* _Data entries_
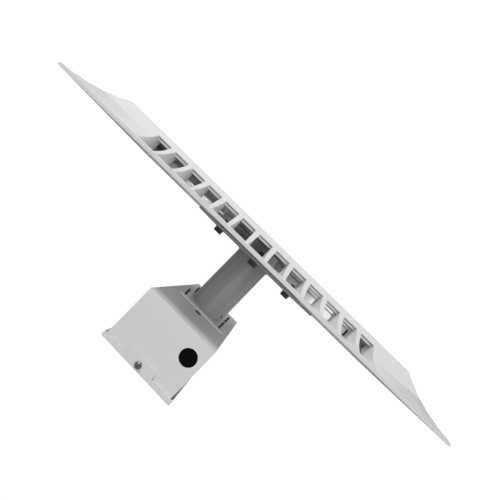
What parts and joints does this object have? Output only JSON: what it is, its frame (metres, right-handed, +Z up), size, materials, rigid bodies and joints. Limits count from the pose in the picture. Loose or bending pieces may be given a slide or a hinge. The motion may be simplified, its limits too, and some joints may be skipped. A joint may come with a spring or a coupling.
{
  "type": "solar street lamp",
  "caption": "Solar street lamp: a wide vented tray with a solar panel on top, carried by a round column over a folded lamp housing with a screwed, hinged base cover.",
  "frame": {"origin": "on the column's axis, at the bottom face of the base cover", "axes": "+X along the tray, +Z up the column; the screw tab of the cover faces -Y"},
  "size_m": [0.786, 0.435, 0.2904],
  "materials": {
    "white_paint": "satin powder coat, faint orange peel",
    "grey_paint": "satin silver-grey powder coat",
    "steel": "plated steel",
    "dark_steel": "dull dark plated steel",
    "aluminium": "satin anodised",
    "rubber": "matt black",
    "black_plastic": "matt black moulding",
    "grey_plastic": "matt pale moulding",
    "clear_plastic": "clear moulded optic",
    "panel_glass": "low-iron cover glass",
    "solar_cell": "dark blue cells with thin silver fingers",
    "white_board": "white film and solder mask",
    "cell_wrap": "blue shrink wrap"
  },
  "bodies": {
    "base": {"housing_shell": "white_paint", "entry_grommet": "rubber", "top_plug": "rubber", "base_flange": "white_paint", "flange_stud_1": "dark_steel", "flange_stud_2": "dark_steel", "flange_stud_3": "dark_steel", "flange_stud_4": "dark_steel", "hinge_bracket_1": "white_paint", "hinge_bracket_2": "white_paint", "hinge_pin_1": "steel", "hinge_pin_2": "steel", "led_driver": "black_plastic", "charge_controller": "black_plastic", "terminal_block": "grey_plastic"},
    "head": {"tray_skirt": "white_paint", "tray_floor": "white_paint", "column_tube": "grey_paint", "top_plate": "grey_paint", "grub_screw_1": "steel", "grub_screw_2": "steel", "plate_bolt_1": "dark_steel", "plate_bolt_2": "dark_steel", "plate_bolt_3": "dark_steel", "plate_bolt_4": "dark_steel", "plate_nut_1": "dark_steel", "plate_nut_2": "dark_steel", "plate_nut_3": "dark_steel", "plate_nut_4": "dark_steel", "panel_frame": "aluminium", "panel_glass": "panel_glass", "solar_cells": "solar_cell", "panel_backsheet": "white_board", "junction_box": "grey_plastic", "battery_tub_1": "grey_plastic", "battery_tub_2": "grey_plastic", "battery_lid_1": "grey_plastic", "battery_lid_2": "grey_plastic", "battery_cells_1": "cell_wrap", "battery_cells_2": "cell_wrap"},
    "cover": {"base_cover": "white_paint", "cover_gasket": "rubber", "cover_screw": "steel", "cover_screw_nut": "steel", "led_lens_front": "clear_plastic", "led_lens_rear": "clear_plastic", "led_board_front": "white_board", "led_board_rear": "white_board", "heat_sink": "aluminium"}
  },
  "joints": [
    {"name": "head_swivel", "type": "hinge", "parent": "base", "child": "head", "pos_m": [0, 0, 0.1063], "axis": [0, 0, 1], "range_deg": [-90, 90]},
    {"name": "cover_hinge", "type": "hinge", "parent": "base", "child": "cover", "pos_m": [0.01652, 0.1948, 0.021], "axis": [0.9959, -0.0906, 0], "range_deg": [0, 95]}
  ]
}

---

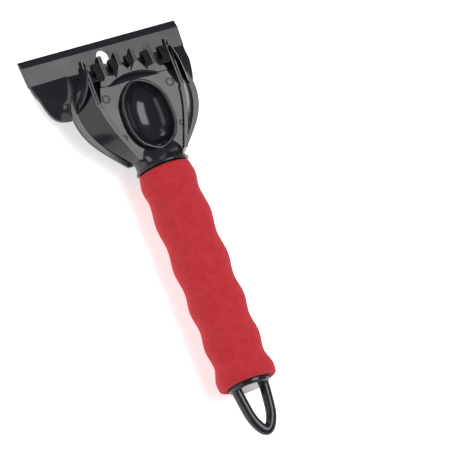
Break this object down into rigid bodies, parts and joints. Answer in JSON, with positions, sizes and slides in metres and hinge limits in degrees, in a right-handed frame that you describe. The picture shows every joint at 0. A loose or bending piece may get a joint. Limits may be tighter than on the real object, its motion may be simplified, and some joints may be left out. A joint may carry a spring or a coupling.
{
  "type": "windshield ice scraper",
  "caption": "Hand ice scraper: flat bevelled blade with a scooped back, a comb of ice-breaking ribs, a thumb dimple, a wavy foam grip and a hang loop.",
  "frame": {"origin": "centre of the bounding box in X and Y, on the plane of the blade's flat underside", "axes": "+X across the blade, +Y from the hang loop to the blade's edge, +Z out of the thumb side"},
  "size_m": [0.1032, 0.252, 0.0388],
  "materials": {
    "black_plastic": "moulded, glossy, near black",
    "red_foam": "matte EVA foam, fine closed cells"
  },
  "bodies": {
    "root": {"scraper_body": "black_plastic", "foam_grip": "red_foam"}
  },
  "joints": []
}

* * *

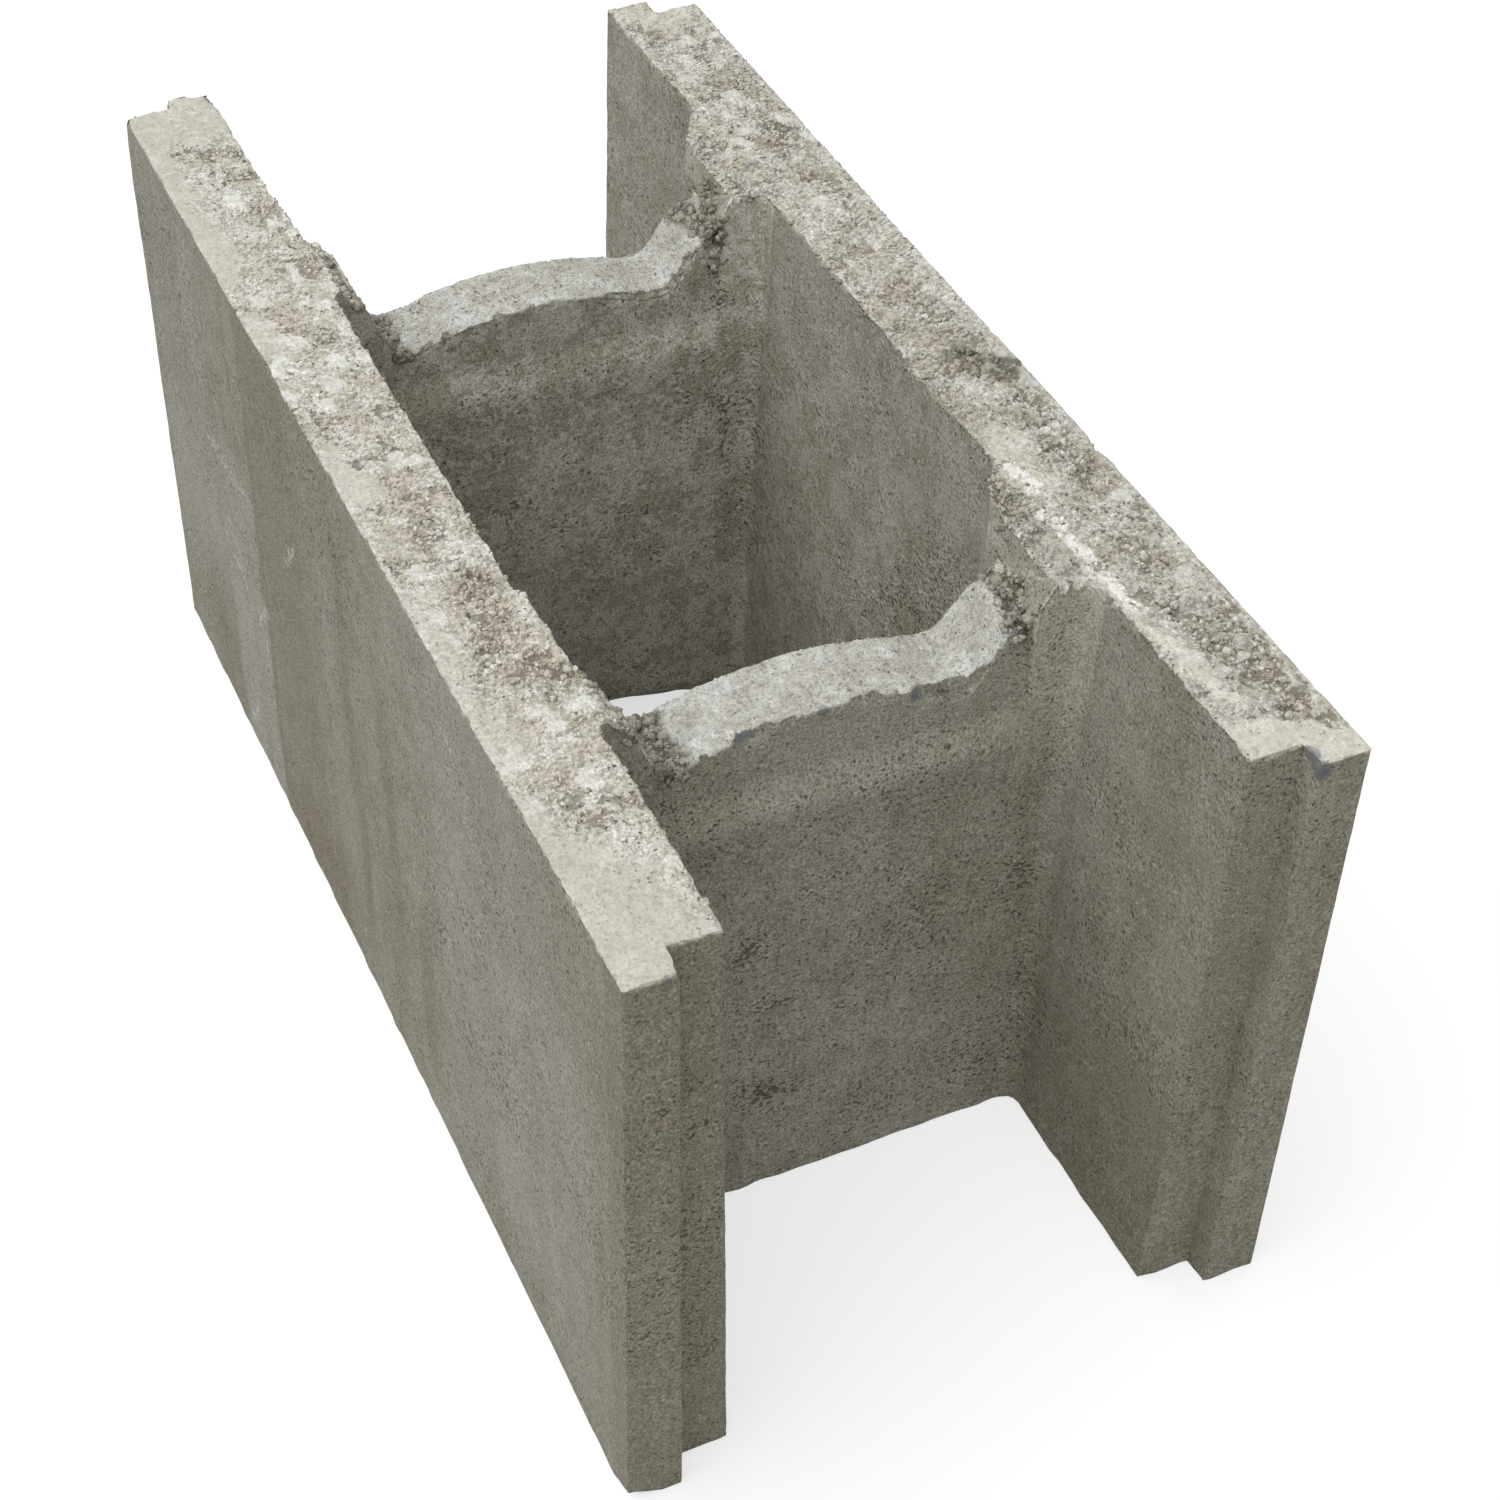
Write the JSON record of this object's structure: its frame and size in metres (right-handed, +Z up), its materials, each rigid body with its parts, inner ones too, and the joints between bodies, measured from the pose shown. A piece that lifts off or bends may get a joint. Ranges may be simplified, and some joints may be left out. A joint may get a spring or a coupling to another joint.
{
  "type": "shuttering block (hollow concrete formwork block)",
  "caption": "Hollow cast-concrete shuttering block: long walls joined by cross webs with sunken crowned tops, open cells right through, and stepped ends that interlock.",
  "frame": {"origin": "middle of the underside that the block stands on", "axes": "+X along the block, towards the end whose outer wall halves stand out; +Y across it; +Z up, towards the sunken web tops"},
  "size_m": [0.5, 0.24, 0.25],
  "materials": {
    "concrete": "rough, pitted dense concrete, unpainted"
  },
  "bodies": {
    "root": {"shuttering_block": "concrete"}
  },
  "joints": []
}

* _WHAT THE TASK ASKS_
Gather every line from the entries above where the word "left" appears, and copy them.

* _WRITTEN RESPONSE_
Break this object down into rigid bodies, parts and joints. Answer in JSON, with positions, sizes and slides in metres and hinge limits in degrees, in a right-handed frame that you describe. The picture shows every joint at 0. A loose or bending piece may get a joint. Limits may be tighter than on the real object, its motion may be simplified, and some joints may be left out. A joint may carry a spring or a coupling.
Write the JSON record of this object's structure: its frame and size in metres (right-handed, +Z up), its materials, each rigid body with its parts, inner ones too, and the joints between bodies, measured from the pose shown. A piece that lifts off or bends may get a joint. Ranges may be simplified, and some joints may be left out. A joint may get a spring or a coupling to another joint.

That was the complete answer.